| What this task involves |
Determine how many lines in these records hold "code". Only the number is wanted.
Start Dataset extract
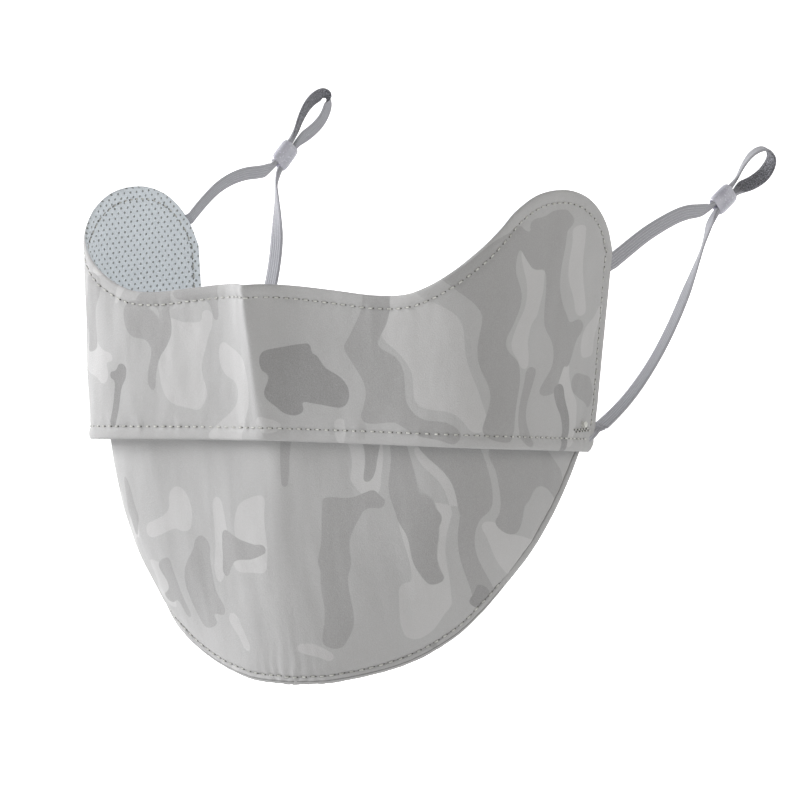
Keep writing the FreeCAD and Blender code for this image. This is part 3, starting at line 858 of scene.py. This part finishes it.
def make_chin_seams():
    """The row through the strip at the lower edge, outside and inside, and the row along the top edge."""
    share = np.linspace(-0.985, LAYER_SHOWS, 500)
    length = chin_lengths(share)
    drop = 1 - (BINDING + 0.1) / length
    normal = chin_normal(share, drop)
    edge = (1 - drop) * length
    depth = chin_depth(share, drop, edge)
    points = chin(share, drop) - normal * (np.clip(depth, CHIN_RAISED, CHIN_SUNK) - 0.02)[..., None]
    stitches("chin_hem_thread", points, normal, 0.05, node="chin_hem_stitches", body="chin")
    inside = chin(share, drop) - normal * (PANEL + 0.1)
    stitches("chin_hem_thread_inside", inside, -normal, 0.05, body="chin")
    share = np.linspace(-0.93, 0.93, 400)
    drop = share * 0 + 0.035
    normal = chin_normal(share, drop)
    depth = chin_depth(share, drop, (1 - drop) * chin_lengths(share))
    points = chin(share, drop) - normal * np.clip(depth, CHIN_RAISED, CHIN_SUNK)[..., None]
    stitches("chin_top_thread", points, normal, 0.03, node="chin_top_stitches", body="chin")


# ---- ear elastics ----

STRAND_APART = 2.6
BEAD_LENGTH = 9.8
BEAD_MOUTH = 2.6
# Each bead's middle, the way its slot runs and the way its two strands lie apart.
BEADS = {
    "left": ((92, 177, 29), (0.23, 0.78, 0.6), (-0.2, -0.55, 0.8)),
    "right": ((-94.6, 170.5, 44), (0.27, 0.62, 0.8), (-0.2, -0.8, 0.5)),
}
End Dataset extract
Start Dataset extract
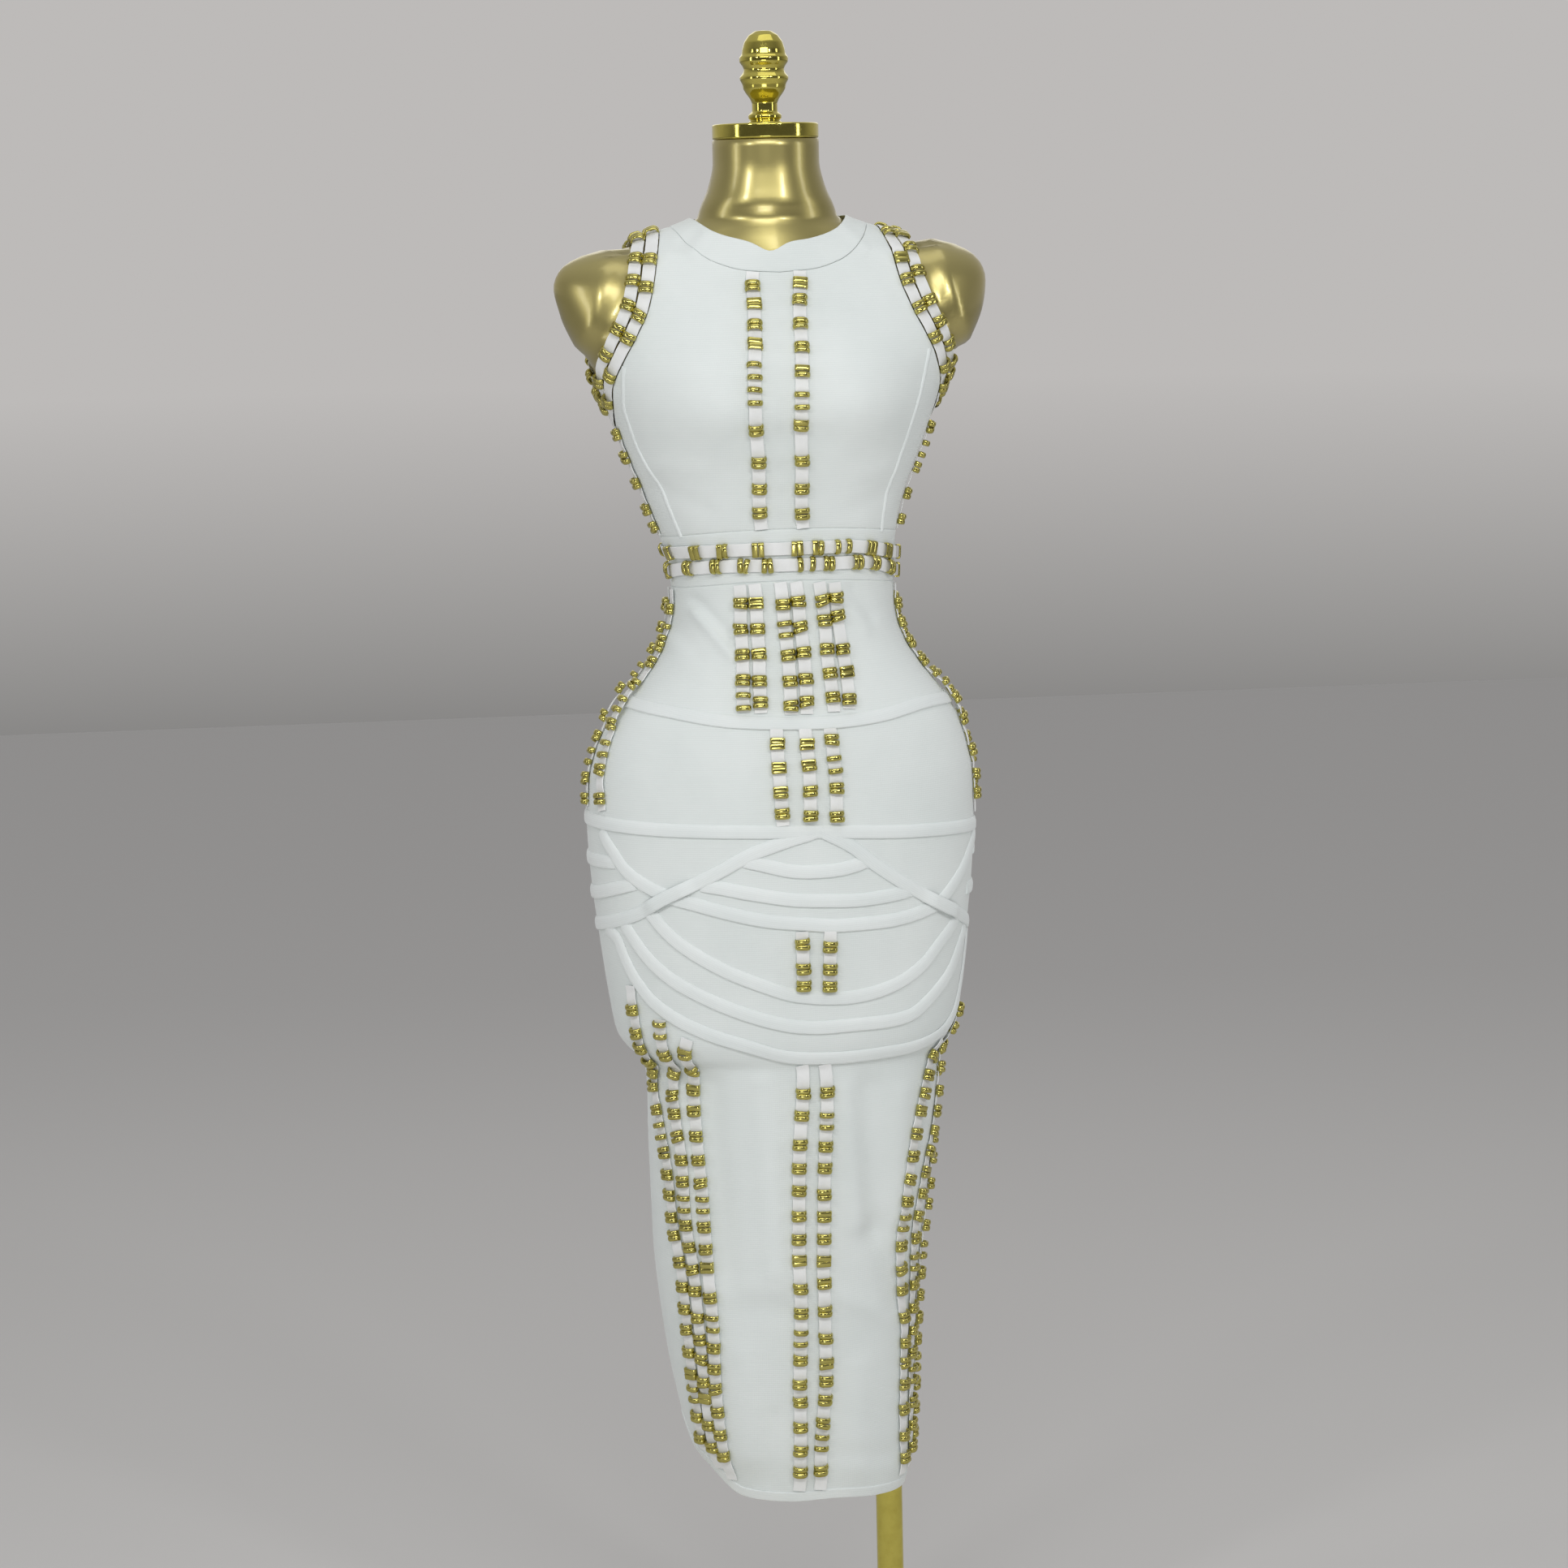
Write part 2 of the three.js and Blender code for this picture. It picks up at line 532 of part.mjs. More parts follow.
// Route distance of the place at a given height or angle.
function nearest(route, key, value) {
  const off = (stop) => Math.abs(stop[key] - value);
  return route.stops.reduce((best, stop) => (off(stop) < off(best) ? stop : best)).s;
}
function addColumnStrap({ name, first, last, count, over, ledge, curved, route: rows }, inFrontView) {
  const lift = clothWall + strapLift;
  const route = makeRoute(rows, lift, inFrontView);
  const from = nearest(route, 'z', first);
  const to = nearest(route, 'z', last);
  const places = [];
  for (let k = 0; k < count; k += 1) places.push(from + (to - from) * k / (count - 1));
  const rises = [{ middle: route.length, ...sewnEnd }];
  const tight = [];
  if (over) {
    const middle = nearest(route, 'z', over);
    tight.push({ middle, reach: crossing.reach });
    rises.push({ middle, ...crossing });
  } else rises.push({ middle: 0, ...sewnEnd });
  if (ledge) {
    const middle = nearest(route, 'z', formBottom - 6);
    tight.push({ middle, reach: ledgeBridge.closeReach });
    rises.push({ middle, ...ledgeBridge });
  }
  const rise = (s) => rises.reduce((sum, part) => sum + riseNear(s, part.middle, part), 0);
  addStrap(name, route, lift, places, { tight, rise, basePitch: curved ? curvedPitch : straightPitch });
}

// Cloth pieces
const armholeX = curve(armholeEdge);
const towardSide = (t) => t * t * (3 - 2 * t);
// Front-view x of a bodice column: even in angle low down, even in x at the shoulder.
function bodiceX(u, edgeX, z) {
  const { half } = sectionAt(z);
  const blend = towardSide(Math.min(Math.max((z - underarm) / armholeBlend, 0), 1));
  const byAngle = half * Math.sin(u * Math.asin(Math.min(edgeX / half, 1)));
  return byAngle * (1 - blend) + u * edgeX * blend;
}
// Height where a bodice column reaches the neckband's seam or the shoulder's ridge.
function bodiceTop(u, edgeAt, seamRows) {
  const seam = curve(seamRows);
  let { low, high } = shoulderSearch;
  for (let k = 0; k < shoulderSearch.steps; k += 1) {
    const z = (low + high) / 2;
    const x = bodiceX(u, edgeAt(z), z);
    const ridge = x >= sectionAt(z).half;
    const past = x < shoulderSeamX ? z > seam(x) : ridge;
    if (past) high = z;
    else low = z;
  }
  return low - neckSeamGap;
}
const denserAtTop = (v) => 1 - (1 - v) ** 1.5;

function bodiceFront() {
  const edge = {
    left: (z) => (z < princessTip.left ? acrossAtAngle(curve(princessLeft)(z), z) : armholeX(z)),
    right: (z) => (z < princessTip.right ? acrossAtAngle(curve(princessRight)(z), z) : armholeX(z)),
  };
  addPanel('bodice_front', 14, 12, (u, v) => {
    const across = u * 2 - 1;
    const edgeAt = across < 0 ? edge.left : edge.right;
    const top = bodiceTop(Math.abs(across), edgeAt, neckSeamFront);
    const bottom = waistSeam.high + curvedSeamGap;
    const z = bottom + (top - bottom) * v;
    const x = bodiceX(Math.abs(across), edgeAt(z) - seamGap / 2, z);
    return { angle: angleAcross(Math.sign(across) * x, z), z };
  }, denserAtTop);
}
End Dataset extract
| Expected answer |
2